[Data section start]

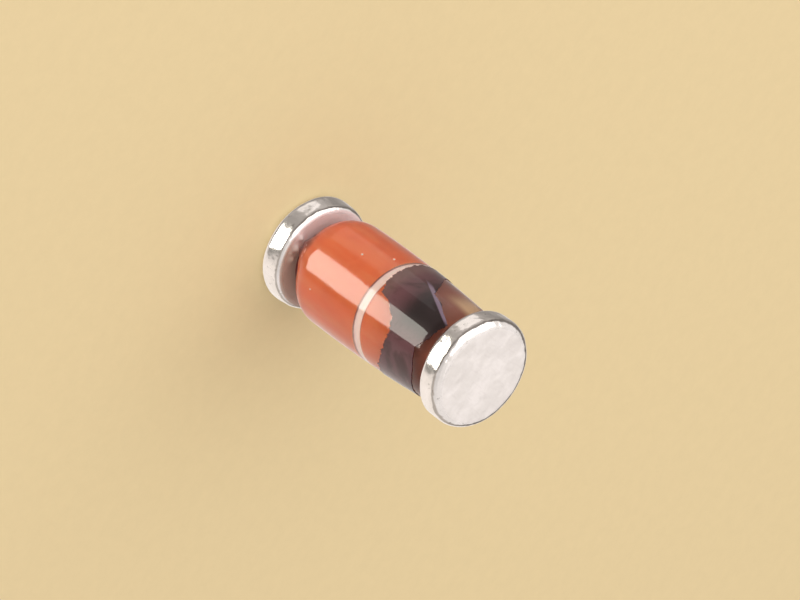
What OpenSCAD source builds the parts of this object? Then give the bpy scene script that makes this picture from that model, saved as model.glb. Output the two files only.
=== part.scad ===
// Glass zener diode in a leadless cylindrical package.
// It stands on the flat face of its anode cap. The origin is the centre of that
// face and +Z runs along the axis, so the banded cathode end is on top.

/* [Package] */
// Length from one flat end face to the other
body_l = 3.5; // [3.3:0.05:3.7]

/* [End caps] */
// Diameter of both tinned end caps
cap_d = 1.5; // [1.3:0.01:1.7]
// Thickness of each end cap
cap_t = 0.35; // [0.25:0.01:0.42]
// Radius of the rounded edge at a cap's flat outer face
cap_outer_edge = 0.12; // [0.05:0.01:0.14]
// Radius of the rounded edge at a cap's inner face, beside the glass
cap_inner_edge = 0.08; // [0.03:0.01:0.1]
// How far the caps stand proud of the glass all round
cap_lip = 0.034; // [0.01:0.002:0.08]

/* [Glass sleeve] */
// Thickness of the glass at the fullest part of its barrel, from its surface to the studs
glass_wall = 0.266; // [0.23:0.002:0.35]
// Distance along the axis from the anode cap to the fullest part of the barrel
barrel_full = 0.9; // [0.7:0.05:1.1]
// How far the radius falls from there to where the glass is drawn in
barrel_fall = 0.064; // [0.02:0.002:0.08]
// Length of bare stud that shows between the anode cap and the glass
neck_l = 0.08; // [0.04:0.01:0.1]
// Length of the melted shoulder at the anode end
shoulder_l = 0.38; // [0.3:0.01:0.5]
// Width of the glass at the foot of that shoulder, round the stud
foot_w = 0.02; // [0.016:0.002:0.06]
// Length over which the glass is drawn in towards the cathode cap
draw_l = 0.3; // [0.2:0.05:0.35]
// Radius of the curve that draws it in
draw_r = 0.6; // [0.55:0.05:1]
// Radius of the small melted edge where the drawn-in glass meets the cap
draw_edge = 0.04; // [0.02:0.01:0.05]
// How far the melted glass swells into the gap between the studs
bead_in = 0.04; // [0.01:0.01:0.06]

/* [Chip] */
// Clear space between the corners of the silicon die and the swelling of glass round it
die_clearance = 0.11; // [0.06:0.01:0.15]
// Thickness of the die
die_t = 0.1; // [0.08:0.01:0.14]
// Height of the raised junction area on the die's anode side
mesa_t = 0.03; // [0.01:0.01:0.05]
// Width of the ledge round that raised area
mesa_ledge = 0.03; // [0.01:0.01:0.05]
// Diameter of the silver bump where it stands on the die
bump_d = 0.26; // [0.18:0.01:0.3]
// Diameter of the bump's flattened top, pressed against the anode stud
bump_top_d = 0.2; // [0.12:0.01:0.25]
// Height of the bump
bump_t = 0.025; // [0.015:0.005:0.04]
// Width of the rim of braze that shows past the die's corners
braze_rim = 0.03; // [0.01:0.01:0.05]
// Thickness of the braze
braze_t = 0.015; // [0.01:0.005:0.03]

/* [Cathode band] */
// Thickness of the painted ring
band_t = 0.015; // [0.01:0.005:0.03]
// Distance on the axis from the cathode cap down to the band's lower edge
band_low_drop = 1; // [0.9:0.05:1.1]
// Tilt in degrees of the plane that the lower edge follows
band_low_tilt = 19; // [0:1:22]
// Distance on the axis from the cathode cap down to the band's upper edge
band_high_drop = 0.6; // [0.5:0.02:0.64]
// Tilt in degrees of the plane that the upper edge follows
band_high_tilt = 33; // [20:1:34]
// Turn in degrees about the axis to the side where the band runs highest
band_turn = -65; // [-90:1:-20]

/* [Hidden] */
$fn = 120;

stud_gap = bump_t + die_t + braze_t;
stud_l = (body_l - 2 * cap_t - stud_gap) / 2;
gap_low_z = cap_t + stud_l;
gap_high_z = gap_low_z + stud_gap;
glass_low_z = cap_t + neck_l;
glass_high_z = body_l - cap_t;
bump_z = gap_low_z;
die_z = bump_z + bump_t;
braze_z = die_z + die_t;

glass_r = cap_d / 2 - cap_lip;
stud_r = glass_r - glass_wall;
die_w = sqrt(2) * (stud_r - bead_in - die_clearance);
braze_r = die_w / sqrt(2) + braze_rim;

barrel_low_z = glass_low_z + shoulder_l;
barrel_full_z = cap_t + barrel_full;
barrel_high_z = glass_high_z - draw_l;
barrel_run = barrel_high_z - barrel_full_z;
barrel_arc_r = (pow(barrel_run, 2) + pow(barrel_fall, 2)) / (2 * barrel_fall);
barrel_centre = [glass_r - barrel_arc_r, barrel_full_z];
barrel_low_angle = asin((barrel_low_z - barrel_full_z) / barrel_arc_r);
barrel_high_angle = asin(barrel_run / barrel_arc_r);
barrel_low_r = barrel_centre[0] + barrel_arc_r * cos(barrel_low_angle);
shoulder_in = barrel_low_r - stud_r - foot_w;
end_r = glass_r - barrel_fall;
draw_centre = [end_r - draw_r * cos(barrel_high_angle), barrel_high_z - draw_r * sin(barrel_high_angle)];
draw_angle = asin((glass_high_z - draw_edge - draw_centre[1]) / draw_r);
draw_end_r = draw_centre[0] + draw_r * cos(draw_angle);
bead_arc_r = (pow(stud_gap / 2, 2) + pow(bead_in, 2)) / (2 * bead_in);
barrel_steps = 12;
shoulder_steps = 8;
draw_steps = 8;
edge_steps = 4;
bead_steps = 6;
cut_size = 4 * cap_d;

// Points of an oval arc in a profile, from angle a to angle b in degrees
function oval(centre, across, along, a, b, steps) =
    [for (i = [0:steps]) let (t = a + (b - a) * i / steps) centre + [across * cos(t), along * sin(t)]];

// The same for a round arc
function arc(centre, radius, a, b, steps) = oval(centre, radius, radius, a, b, steps);

// The barrel and the drawn-in end above it, thickened by grow
function side_up(grow) = concat(
    arc(barrel_centre, barrel_arc_r + grow, barrel_low_angle, barrel_high_angle, barrel_steps),
    arc(draw_centre, draw_r + grow, barrel_high_angle, draw_angle, draw_steps));

function backwards(points) = [for (i = [len(points) - 1:-1:0]) points[i]];

// A disc that lies on Z = 0 with its rolled outer edge down
module end_cap() {
    flat_z = cap_t - cap_inner_edge;
    color([0.78, 0.77, 0.75]) rotate_extrude() union() {
        square([cap_d / 2 - max(cap_outer_edge, cap_inner_edge), cap_t]);
        square([cap_d / 2 - cap_outer_edge, flat_z]);
        translate([0, cap_outer_edge]) square([cap_d / 2, flat_z - cap_outer_edge]);
        translate([0, cap_outer_edge]) square([cap_d / 2 - cap_inner_edge, cap_t - cap_outer_edge]);
        translate([cap_d / 2 - cap_outer_edge, cap_outer_edge]) circle(cap_outer_edge);
        translate([cap_d / 2 - cap_inner_edge, flat_z]) circle(cap_inner_edge);
    }
}

module stud() {
    color([0.93, 0.42, 0.25]) cylinder(r = stud_r, h = stud_l);
}

// The sealed space between the studs, waisted by the glass that melted into it
module chip_space() {
    translate([0, 0, gap_low_z + stud_gap / 2]) rotate_extrude() polygon(concat(
        [[0, -stud_gap / 2]],
        let (half = asin(stud_gap / 2 / bead_arc_r))
        arc([stud_r - bead_in + bead_arc_r, 0], bead_arc_r, 180 + half, 180 - half, bead_steps),
        [[0, stud_gap / 2]]));
}

// Everything below a plane through the axis at height z, highest on the side of band_turn
module below_plane(z, tilt) {
    translate([0, 0, z]) rotate([0, 0, band_turn]) rotate([0, -tilt, 0])
        translate([-cut_size / 2, -cut_size / 2, -cut_size]) cube(cut_size);
}

module anode_cap() {
    end_cap();
}

module cathode_cap() {
    translate([0, 0, body_l]) mirror([0, 0, 1]) end_cap();
}

module anode_stud() {
    translate([0, 0, cap_t]) stud();
}

module cathode_stud() {
    translate([0, 0, gap_high_z]) stud();
}

module anode_bump() {
    color([0.85, 0.85, 0.83]) translate([0, 0, bump_z])
        cylinder(d1 = bump_top_d, d2 = bump_d, h = bump_t);
}

module silicon_die() {
    mesa_w = die_w - 2 * mesa_ledge;
    color([0.3, 0.31, 0.34]) translate([0, 0, die_z]) union() {
        translate([-mesa_w / 2, -mesa_w / 2, 0]) cube([mesa_w, mesa_w, die_t]);
        translate([-die_w / 2, -die_w / 2, mesa_t]) cube([die_w, die_w, die_t - mesa_t]);
    }
}

module cathode_braze() {
    color([0.75, 0.74, 0.7]) translate([0, 0, braze_z]) cylinder(r = braze_r, h = braze_t);
}

// Glass rounded over a shoulder at the anode end and drawn in at the cathode cap
module glass_blank() {
    rotate_extrude() polygon(concat(
        [[0, glass_low_z]],
        oval([barrel_low_r - shoulder_in, barrel_low_z], shoulder_in, shoulder_l, -90, 0, shoulder_steps),
        side_up(0),
        arc([draw_end_r - draw_edge, glass_high_z - draw_edge], draw_edge, 0, 90, edge_steps),
        [[0, glass_high_z]]));
}

module glass_sleeve() {
    color([0.8, 0.86, 0.84, 0.4]) difference() {
        glass_blank();
        translate([0, 0, cap_t]) cylinder(r = stud_r, h = stud_l);
        translate([0, 0, gap_high_z]) cylinder(r = stud_r, h = stud_l);
        chip_space();
    }
}

module cathode_band() {
    color([0.2, 0.16, 0.18]) difference() {
        intersection() {
            rotate_extrude() polygon(concat(side_up(band_t), backwards(side_up(0))));
            below_plane(glass_high_z - band_high_drop, band_high_tilt);
        }
        below_plane(glass_high_z - band_low_drop, band_low_tilt);
    }
}

anode_cap();
anode_stud();
anode_bump();
silicon_die();
cathode_braze();
cathode_stud();
cathode_cap();
glass_sleeve();
cathode_band();
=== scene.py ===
import math

import bmesh
import bpy
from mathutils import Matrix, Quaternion, Vector, noise


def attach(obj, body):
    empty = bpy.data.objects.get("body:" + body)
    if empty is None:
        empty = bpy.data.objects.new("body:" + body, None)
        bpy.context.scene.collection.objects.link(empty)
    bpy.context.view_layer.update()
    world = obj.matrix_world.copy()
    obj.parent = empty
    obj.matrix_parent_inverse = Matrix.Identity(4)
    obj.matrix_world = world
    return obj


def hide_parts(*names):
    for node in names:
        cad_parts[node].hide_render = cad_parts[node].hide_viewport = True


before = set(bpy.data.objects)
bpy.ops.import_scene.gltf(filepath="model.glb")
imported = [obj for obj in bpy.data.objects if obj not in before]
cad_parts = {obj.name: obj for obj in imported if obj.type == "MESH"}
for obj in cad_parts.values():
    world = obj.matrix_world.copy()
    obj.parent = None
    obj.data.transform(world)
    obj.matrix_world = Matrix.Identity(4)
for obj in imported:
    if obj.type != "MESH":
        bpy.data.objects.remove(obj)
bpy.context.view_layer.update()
print("frame loaded:", ", ".join(sorted(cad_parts)))

scene = bpy.context.scene
mm = 0.001  # pieces are modelled in millimetres and brought to metres when finished


class Signal:
    # a node's output that Python sums work on, so a pattern reads as an expression
    def __init__(self, finish, socket):
        self.finish, self.socket = finish, socket

    def __add__(self, other):
        return self.finish.maths("ADD", self, other)

    def __sub__(self, other):
        return self.finish.maths("SUBTRACT", self, other)

    def __rsub__(self, other):
        return self.finish.maths("SUBTRACT", other, self)

    def __mul__(self, other):
        return self.finish.maths("MULTIPLY", self, other)

    def __truediv__(self, other):
        return self.finish.maths("DIVIDE", self, other)

    __radd__ = __add__
    __rmul__ = __mul__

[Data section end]

What the exercise asks » Give back exactly the lines from the line that has "anode_cap();" to the line that has "for node in", both included, and leave out all others.

Completed exercise »
anode_cap();
anode_stud();
anode_bump();
silicon_die();
cathode_braze();
cathode_stud();
cathode_cap();
glass_sleeve();
cathode_band();
=== scene.py ===
import math

import bmesh
import bpy
from mathutils import Matrix, Quaternion, Vector, noise


def attach(obj, body):
    empty = bpy.data.objects.get("body:" + body)
    if empty is None:
        empty = bpy.data.objects.new("body:" + body, None)
        bpy.context.scene.collection.objects.link(empty)
    bpy.context.view_layer.update()
    world = obj.matrix_world.copy()
    obj.parent = empty
    obj.matrix_parent_inverse = Matrix.Identity(4)
    obj.matrix_world = world
    return obj


def hide_parts(*names):
    for node in names:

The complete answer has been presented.